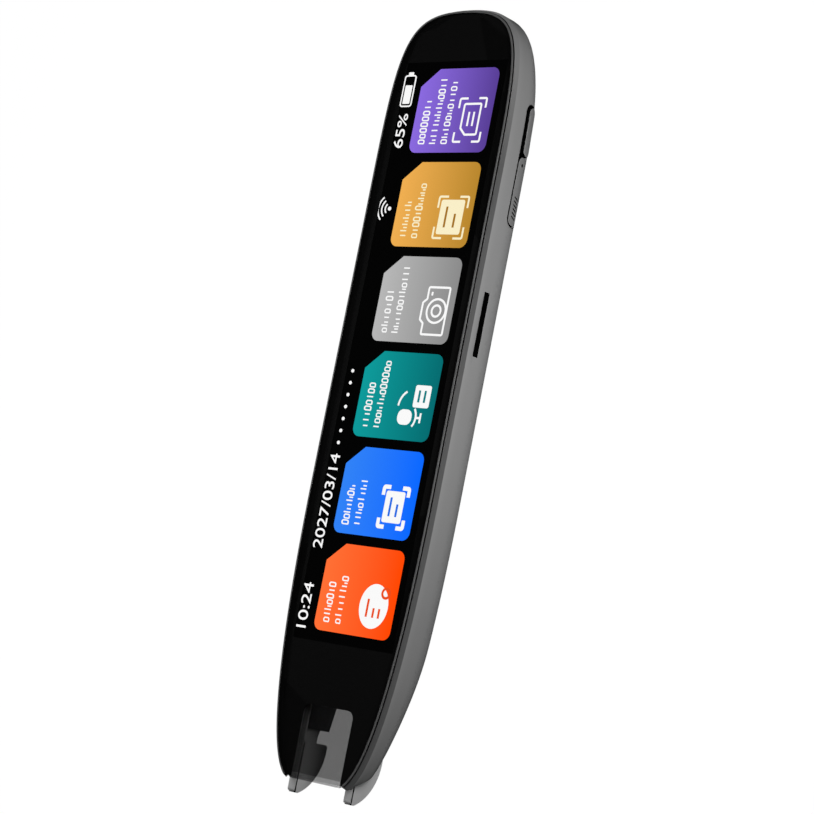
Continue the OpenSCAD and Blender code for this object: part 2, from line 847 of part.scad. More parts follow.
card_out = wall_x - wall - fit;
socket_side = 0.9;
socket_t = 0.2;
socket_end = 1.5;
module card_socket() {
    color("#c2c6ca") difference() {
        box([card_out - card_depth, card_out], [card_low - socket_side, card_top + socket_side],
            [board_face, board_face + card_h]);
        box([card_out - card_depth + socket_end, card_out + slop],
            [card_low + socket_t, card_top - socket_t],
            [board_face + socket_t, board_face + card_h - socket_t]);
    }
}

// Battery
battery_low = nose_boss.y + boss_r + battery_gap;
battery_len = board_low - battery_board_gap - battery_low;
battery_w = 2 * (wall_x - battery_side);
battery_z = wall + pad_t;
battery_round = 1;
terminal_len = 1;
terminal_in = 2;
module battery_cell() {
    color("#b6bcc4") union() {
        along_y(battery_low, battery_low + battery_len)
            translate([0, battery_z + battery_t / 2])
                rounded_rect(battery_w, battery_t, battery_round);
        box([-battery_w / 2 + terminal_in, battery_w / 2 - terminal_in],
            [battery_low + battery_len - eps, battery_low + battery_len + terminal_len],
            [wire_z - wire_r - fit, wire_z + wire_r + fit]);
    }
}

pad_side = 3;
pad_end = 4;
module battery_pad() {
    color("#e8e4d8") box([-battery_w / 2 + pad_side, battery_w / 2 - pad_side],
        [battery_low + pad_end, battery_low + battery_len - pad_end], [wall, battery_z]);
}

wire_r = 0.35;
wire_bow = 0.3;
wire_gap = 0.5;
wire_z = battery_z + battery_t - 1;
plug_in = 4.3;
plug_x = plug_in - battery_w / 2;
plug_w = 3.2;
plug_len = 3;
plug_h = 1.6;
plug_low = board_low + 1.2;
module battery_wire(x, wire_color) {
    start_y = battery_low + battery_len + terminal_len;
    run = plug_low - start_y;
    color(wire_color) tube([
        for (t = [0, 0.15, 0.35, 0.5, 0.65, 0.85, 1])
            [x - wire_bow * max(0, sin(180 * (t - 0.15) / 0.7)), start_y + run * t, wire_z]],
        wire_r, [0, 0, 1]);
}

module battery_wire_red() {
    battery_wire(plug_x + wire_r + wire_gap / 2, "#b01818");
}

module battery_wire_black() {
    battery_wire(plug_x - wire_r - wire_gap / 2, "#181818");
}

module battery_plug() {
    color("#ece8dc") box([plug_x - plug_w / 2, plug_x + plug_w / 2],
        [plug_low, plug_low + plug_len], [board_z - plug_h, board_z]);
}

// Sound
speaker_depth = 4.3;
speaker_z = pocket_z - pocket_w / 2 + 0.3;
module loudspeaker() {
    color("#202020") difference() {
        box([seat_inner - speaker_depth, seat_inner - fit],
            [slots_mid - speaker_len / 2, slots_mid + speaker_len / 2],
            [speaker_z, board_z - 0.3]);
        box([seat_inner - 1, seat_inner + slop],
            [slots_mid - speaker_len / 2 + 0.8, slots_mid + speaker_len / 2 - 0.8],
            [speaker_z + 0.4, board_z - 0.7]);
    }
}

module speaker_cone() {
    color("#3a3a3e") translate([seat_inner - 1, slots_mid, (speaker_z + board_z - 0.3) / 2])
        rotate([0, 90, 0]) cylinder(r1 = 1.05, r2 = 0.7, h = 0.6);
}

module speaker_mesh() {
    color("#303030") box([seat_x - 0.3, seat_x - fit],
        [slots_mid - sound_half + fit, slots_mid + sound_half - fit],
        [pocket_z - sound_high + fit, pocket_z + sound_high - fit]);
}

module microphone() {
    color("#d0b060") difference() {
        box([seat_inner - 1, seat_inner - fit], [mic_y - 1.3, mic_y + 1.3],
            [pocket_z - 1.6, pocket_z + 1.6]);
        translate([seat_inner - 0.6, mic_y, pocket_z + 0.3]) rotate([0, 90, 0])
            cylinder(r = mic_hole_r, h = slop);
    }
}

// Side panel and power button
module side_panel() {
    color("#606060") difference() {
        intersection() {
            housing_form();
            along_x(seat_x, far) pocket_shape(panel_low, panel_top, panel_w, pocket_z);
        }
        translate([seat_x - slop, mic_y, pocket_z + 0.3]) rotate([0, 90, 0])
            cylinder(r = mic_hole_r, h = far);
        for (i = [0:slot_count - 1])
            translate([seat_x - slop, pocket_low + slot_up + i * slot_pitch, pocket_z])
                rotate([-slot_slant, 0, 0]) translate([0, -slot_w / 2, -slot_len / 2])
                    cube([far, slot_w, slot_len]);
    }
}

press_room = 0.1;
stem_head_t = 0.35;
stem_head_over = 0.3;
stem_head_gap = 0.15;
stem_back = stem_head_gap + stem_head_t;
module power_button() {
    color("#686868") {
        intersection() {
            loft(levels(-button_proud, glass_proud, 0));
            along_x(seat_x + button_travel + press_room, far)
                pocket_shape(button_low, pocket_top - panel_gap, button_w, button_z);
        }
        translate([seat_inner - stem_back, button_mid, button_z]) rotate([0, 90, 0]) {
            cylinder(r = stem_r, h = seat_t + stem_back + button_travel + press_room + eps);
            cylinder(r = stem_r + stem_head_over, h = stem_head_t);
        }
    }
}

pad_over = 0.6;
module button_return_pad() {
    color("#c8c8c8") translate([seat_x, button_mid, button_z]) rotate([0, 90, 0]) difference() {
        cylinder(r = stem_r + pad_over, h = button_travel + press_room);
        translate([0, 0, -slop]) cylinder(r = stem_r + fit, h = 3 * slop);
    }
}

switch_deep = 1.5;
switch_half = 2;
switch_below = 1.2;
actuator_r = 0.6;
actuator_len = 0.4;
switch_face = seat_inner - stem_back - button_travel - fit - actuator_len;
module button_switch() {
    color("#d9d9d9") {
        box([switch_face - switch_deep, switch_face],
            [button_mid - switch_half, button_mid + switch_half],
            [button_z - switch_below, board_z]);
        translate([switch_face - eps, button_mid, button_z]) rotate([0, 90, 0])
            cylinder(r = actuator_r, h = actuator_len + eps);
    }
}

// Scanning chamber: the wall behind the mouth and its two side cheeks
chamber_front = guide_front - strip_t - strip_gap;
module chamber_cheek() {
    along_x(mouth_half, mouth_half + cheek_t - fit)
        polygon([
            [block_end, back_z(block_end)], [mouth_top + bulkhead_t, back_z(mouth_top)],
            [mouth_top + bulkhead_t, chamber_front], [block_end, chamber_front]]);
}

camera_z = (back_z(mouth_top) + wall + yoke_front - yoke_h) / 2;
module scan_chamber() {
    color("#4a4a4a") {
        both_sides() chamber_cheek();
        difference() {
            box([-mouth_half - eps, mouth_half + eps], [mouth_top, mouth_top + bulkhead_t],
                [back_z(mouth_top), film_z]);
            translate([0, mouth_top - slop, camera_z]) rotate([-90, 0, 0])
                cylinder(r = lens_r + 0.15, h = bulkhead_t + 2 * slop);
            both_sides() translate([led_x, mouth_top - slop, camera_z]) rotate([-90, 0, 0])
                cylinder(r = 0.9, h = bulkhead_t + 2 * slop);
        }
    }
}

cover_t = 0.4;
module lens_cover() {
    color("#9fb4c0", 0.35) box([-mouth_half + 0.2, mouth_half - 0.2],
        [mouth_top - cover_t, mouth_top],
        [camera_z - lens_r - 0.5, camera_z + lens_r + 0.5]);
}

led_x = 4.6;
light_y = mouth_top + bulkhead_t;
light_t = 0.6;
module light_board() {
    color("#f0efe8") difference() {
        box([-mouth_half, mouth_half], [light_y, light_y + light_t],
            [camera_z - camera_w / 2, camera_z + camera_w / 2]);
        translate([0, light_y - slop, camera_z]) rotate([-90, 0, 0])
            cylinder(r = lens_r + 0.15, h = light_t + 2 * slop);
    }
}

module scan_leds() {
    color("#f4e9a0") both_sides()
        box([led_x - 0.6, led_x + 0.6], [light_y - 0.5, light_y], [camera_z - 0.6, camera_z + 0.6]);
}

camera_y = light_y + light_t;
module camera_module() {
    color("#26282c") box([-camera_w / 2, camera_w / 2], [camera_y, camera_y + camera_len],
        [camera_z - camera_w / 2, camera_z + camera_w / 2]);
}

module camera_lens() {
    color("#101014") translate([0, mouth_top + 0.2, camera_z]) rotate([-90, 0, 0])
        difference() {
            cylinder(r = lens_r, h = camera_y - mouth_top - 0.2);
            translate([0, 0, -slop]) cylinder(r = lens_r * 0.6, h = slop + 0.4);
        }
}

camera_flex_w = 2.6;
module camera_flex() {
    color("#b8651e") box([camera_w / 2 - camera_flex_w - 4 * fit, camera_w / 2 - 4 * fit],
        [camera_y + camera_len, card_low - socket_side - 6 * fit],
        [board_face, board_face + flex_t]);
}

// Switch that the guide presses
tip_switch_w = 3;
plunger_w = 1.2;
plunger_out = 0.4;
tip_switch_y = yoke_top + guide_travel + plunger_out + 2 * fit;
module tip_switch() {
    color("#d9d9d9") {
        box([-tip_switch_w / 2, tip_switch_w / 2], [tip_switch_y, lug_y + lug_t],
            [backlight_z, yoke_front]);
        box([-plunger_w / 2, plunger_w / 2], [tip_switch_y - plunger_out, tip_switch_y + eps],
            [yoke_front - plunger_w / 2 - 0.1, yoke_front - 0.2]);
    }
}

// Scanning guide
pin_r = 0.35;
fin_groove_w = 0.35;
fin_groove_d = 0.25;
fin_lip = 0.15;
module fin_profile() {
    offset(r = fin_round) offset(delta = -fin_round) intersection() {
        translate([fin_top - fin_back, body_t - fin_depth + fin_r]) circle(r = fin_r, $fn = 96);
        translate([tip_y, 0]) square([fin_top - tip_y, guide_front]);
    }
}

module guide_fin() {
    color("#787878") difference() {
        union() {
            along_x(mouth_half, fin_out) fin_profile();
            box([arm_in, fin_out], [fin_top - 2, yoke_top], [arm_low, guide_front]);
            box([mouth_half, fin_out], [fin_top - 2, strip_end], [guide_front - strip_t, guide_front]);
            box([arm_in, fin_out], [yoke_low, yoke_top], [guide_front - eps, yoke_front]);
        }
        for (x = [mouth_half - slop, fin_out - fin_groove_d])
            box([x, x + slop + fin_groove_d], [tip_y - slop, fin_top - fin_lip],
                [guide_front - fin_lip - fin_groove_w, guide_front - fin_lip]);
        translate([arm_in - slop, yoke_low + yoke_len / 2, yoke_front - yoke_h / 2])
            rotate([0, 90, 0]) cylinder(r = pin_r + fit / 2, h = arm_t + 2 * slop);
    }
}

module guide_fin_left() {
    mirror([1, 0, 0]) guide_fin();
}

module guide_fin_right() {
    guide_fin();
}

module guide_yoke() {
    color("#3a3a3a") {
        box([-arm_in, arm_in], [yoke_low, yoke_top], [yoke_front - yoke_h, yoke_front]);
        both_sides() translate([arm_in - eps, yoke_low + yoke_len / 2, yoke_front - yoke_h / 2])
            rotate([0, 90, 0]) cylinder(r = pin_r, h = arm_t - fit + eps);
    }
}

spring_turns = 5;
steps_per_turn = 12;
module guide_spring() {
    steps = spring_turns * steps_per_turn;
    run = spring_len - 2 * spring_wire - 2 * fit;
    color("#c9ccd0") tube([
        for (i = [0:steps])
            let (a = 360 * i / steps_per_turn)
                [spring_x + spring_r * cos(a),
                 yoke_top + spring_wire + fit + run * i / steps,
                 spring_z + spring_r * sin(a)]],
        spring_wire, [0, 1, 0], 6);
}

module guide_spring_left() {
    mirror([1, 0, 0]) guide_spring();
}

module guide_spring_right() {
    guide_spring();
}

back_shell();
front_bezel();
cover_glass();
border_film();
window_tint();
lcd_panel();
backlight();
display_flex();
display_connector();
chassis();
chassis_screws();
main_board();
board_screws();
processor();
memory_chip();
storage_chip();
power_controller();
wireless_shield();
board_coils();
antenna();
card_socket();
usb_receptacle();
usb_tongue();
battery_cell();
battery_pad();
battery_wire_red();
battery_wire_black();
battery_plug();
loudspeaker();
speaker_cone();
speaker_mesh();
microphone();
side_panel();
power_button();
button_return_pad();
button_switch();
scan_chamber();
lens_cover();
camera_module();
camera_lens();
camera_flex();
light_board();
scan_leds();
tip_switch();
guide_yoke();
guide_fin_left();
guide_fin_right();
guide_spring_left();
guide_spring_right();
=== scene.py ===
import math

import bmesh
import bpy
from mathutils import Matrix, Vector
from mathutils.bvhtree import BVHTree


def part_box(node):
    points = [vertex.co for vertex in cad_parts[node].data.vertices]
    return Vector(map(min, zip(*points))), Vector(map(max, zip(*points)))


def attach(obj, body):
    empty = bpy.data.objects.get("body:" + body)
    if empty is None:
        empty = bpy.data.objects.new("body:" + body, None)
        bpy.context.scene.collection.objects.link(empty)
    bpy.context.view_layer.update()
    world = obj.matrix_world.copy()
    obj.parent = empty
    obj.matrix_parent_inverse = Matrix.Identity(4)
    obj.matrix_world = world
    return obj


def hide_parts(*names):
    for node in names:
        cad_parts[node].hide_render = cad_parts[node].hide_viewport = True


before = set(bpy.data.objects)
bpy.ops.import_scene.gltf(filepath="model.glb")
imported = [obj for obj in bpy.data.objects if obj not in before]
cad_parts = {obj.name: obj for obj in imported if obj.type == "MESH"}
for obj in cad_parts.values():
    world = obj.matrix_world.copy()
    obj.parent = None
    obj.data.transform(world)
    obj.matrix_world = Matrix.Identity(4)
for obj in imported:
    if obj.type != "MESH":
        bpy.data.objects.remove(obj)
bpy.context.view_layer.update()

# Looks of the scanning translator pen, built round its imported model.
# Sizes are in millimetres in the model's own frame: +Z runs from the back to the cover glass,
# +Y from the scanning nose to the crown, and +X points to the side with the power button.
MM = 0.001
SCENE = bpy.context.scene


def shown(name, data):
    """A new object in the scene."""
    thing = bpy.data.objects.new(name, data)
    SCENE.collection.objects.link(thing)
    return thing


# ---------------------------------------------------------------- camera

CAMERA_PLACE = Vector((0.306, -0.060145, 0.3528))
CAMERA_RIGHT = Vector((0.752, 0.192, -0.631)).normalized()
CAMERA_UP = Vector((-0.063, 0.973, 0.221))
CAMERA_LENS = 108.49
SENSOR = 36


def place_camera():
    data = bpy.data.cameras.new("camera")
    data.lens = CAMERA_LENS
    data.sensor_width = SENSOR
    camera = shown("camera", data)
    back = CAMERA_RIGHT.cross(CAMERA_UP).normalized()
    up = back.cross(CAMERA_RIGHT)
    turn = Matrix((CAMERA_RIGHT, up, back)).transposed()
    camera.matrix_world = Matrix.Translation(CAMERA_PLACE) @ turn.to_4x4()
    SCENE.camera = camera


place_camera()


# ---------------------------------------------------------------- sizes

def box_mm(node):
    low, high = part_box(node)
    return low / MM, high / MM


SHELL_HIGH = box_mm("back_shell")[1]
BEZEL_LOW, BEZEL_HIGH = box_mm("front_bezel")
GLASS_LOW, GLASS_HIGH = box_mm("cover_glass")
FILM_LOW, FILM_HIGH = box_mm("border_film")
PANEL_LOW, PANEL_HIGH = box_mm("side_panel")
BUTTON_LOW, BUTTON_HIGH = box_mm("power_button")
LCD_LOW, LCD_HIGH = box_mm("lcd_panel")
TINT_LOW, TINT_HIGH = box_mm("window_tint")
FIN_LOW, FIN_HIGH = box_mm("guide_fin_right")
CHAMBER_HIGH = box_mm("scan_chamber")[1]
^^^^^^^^
# Given problem
Using the data above, repeat exactly the lines that begin at the line with "if empty is" and end at the line with "imported = [obj", both ends included.

# Task result
    if empty is None:
        empty = bpy.data.objects.new("body:" + body, None)
        bpy.context.scene.collection.objects.link(empty)
    bpy.context.view_layer.update()
    world = obj.matrix_world.copy()
    obj.parent = empty
    obj.matrix_parent_inverse = Matrix.Identity(4)
    obj.matrix_world = world
    return obj


def hide_parts(*names):
    for node in names:
        cad_parts[node].hide_render = cad_parts[node].hide_viewport = True


before = set(bpy.data.objects)
bpy.ops.import_scene.gltf(filepath="model.glb")
imported = [obj for obj in bpy.data.objects if obj not in before]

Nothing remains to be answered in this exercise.